====== SOURCE MATERIAL ======

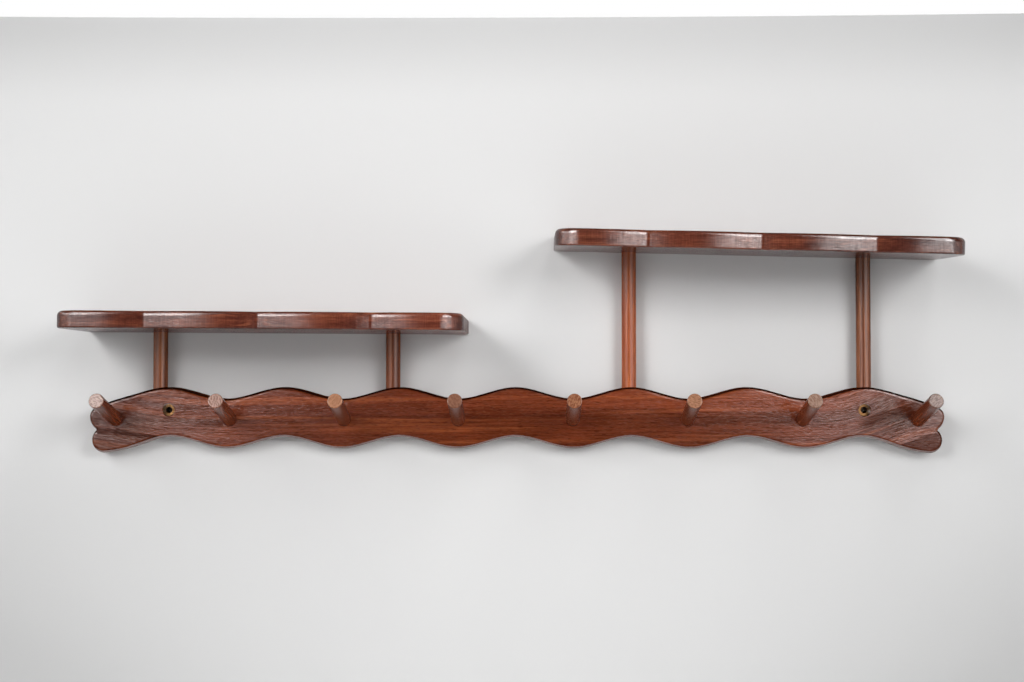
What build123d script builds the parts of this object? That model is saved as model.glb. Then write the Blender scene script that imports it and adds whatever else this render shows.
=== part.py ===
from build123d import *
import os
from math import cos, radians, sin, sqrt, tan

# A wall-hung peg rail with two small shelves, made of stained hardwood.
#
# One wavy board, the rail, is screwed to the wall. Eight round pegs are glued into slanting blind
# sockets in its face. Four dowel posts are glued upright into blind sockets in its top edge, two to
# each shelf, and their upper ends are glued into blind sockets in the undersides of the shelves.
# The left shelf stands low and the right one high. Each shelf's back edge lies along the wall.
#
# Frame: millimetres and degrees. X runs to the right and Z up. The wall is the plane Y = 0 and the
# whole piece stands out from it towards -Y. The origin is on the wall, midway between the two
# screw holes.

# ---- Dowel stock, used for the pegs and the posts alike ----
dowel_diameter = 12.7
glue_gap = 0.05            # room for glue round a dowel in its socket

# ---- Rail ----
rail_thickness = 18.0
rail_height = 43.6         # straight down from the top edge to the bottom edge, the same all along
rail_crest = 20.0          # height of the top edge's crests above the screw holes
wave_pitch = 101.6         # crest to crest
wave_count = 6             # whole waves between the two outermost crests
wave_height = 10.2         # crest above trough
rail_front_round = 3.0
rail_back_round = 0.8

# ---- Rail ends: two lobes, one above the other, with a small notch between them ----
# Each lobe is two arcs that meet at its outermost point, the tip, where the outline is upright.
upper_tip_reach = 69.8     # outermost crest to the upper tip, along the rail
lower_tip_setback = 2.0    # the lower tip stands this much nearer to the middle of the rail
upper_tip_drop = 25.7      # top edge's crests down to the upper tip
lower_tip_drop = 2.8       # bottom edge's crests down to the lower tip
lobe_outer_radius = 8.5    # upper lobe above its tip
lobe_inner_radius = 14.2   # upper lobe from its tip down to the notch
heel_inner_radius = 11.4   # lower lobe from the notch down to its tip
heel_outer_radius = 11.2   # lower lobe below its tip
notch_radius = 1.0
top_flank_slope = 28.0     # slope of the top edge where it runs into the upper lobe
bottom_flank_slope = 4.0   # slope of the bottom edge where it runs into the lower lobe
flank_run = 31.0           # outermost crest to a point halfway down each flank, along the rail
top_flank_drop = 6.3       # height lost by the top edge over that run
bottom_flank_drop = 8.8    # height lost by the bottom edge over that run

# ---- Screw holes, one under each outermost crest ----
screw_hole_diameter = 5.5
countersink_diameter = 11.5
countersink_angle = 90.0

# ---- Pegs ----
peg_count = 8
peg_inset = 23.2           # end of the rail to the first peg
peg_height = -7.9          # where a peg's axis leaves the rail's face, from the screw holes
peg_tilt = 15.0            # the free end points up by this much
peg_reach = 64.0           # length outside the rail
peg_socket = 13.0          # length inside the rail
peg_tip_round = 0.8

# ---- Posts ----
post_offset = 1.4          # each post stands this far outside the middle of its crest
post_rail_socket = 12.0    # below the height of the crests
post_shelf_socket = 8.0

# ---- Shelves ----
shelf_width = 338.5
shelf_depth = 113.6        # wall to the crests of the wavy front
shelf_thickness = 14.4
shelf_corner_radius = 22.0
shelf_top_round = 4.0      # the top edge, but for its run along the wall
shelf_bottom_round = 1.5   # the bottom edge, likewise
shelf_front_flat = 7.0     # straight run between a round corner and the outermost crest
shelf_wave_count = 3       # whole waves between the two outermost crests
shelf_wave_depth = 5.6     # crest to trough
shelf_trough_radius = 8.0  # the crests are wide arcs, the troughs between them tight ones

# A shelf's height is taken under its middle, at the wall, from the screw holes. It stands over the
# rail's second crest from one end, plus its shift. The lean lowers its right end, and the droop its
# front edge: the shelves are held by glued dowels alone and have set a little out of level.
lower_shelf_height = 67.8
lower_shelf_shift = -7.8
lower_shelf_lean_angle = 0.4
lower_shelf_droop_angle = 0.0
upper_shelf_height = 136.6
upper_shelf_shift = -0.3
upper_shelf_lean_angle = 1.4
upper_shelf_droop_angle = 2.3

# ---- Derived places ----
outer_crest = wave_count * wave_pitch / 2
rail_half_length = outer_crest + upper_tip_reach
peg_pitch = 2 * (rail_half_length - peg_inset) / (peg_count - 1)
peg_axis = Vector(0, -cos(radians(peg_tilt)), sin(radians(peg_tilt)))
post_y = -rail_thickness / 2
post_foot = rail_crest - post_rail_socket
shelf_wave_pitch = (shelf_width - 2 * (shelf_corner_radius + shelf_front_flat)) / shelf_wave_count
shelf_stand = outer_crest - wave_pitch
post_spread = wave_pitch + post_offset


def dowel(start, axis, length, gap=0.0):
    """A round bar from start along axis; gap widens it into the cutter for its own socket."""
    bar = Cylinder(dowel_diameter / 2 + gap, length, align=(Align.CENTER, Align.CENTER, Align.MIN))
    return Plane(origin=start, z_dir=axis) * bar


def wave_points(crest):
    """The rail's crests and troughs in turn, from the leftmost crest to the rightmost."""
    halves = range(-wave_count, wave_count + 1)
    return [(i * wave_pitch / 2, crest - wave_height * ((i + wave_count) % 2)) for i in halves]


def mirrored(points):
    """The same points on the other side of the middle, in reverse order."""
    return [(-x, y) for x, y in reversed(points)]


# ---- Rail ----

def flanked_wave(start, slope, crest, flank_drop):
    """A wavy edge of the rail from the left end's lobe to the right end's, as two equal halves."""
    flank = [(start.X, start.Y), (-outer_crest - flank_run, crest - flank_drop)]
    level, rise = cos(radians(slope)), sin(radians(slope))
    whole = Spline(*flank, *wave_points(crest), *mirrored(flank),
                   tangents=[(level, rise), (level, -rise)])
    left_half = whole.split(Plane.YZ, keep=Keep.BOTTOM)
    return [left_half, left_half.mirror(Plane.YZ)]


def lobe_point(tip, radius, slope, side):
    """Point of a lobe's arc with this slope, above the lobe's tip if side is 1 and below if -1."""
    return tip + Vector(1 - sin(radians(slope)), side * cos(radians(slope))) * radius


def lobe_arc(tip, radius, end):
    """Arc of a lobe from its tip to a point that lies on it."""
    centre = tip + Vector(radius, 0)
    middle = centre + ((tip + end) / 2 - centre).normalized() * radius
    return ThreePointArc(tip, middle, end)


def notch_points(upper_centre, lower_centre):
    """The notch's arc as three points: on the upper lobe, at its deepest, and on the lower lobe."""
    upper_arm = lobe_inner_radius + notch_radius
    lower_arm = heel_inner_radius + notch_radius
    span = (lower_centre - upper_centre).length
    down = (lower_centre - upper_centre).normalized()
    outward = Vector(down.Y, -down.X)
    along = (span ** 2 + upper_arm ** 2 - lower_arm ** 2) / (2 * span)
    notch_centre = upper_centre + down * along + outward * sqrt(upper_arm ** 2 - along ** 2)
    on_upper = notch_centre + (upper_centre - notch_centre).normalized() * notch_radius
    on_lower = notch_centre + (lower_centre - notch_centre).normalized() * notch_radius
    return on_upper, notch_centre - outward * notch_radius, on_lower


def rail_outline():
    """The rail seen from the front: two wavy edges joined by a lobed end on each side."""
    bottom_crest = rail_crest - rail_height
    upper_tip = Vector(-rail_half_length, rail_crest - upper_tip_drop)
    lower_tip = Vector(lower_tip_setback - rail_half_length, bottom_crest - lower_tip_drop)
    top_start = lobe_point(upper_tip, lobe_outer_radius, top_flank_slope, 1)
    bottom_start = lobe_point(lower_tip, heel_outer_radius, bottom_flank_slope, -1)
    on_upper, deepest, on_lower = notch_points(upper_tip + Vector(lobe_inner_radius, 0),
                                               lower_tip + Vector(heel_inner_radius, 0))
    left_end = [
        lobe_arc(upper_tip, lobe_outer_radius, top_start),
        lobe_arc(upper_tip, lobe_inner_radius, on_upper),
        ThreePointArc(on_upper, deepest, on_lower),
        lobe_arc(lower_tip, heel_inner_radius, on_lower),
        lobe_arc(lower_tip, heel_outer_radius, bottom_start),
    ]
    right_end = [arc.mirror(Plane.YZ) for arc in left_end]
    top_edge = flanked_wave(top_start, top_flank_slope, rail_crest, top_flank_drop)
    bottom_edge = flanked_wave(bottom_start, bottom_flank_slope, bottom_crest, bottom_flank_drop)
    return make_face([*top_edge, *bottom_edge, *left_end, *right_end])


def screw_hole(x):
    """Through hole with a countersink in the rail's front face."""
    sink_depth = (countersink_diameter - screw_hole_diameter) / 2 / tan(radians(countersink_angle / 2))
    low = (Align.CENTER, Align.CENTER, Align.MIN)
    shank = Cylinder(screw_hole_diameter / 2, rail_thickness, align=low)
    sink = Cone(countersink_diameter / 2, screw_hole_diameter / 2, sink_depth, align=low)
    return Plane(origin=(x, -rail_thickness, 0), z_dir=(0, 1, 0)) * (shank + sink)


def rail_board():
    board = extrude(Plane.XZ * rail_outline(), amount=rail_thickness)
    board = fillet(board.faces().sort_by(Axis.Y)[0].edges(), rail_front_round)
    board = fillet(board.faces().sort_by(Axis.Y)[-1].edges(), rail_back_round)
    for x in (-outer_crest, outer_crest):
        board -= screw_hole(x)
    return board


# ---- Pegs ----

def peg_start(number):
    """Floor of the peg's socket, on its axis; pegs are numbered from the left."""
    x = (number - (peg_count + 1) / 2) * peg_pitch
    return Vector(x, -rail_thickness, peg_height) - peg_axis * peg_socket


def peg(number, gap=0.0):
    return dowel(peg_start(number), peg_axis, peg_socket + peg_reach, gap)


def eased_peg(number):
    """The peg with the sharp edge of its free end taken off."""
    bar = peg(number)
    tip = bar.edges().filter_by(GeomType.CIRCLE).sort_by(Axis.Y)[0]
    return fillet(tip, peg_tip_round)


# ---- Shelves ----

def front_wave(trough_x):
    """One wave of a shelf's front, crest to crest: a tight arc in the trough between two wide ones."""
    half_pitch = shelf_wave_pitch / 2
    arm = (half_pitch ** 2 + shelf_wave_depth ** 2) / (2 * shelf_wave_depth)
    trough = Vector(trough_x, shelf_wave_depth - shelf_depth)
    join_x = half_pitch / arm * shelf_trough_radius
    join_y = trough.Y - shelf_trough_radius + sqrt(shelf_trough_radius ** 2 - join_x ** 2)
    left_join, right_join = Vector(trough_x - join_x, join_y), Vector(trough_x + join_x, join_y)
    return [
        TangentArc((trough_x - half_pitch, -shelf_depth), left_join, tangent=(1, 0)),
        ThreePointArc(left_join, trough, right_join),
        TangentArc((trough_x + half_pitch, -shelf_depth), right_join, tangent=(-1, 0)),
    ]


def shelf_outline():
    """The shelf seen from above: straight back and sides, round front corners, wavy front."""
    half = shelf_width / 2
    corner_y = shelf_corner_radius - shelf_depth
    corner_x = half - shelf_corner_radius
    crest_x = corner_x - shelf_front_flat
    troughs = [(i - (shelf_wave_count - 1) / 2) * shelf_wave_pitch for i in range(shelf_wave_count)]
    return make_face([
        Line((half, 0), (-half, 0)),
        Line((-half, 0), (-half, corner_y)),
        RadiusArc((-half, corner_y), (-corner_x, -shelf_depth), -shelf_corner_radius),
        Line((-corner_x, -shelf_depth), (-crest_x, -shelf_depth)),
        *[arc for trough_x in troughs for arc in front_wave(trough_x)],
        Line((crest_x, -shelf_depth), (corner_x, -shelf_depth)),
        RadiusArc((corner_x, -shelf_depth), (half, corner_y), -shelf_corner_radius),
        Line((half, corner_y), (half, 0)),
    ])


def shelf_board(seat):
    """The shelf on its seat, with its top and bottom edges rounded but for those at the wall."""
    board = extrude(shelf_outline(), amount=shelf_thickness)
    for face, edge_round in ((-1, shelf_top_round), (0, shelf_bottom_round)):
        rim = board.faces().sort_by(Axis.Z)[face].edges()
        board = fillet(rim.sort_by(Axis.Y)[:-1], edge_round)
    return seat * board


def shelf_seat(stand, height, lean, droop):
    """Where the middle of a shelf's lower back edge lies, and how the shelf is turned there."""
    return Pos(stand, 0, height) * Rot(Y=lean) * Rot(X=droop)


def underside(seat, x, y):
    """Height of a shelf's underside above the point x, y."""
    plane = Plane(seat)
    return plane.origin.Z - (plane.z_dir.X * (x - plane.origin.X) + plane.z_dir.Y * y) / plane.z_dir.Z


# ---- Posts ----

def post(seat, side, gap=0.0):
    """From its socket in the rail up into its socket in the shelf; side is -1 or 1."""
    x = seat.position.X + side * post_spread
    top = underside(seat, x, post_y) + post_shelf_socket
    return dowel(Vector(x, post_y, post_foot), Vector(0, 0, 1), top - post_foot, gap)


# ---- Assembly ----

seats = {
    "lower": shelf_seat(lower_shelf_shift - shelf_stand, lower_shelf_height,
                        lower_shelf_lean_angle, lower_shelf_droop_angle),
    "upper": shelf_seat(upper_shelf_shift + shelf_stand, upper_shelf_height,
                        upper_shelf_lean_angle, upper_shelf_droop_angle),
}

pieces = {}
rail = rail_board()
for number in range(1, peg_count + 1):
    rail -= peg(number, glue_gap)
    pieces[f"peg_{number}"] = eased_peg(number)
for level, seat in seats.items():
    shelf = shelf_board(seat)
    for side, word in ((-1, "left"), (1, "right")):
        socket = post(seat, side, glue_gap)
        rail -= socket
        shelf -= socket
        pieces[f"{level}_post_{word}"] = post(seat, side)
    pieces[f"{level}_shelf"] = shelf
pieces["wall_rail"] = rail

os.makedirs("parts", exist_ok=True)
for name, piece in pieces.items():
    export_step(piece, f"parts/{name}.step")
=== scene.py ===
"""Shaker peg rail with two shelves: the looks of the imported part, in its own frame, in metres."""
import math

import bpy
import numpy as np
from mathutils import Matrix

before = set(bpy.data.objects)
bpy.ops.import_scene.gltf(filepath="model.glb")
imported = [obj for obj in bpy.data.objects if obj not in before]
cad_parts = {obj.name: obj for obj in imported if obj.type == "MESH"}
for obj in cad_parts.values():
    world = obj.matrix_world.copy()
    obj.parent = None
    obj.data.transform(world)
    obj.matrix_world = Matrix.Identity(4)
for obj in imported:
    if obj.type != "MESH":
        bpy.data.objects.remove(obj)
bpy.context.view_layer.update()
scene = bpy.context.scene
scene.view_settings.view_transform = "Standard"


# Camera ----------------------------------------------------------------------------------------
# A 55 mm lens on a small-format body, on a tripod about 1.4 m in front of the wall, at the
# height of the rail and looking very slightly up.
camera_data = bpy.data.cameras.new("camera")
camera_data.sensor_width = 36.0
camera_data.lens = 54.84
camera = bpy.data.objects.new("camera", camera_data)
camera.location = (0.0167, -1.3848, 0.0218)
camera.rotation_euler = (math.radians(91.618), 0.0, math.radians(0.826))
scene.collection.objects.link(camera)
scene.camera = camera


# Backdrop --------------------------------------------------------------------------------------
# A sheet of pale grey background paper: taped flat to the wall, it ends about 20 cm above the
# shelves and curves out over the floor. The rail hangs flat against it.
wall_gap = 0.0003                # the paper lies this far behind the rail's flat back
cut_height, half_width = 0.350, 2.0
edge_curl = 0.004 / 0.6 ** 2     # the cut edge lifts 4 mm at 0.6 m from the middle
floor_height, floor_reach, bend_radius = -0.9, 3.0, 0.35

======

> _PROBLEM_
Repeat exactly the lines from the one that contains "shelf -= socket" through the one that contains "obj.parent = None", and only those.

> _THE OUTPUT_
        shelf -= socket
        pieces[f"{level}_post_{word}"] = post(seat, side)
    pieces[f"{level}_shelf"] = shelf
pieces["wall_rail"] = rail

os.makedirs("parts", exist_ok=True)
for name, piece in pieces.items():
    export_step(piece, f"parts/{name}.step")
=== scene.py ===
"""Shaker peg rail with two shelves: the looks of the imported part, in its own frame, in metres."""
import math

import bpy
import numpy as np
from mathutils import Matrix

before = set(bpy.data.objects)
bpy.ops.import_scene.gltf(filepath="model.glb")
imported = [obj for obj in bpy.data.objects if obj not in before]
cad_parts = {obj.name: obj for obj in imported if obj.type == "MESH"}
for obj in cad_parts.values():
    world = obj.matrix_world.copy()
    obj.parent = None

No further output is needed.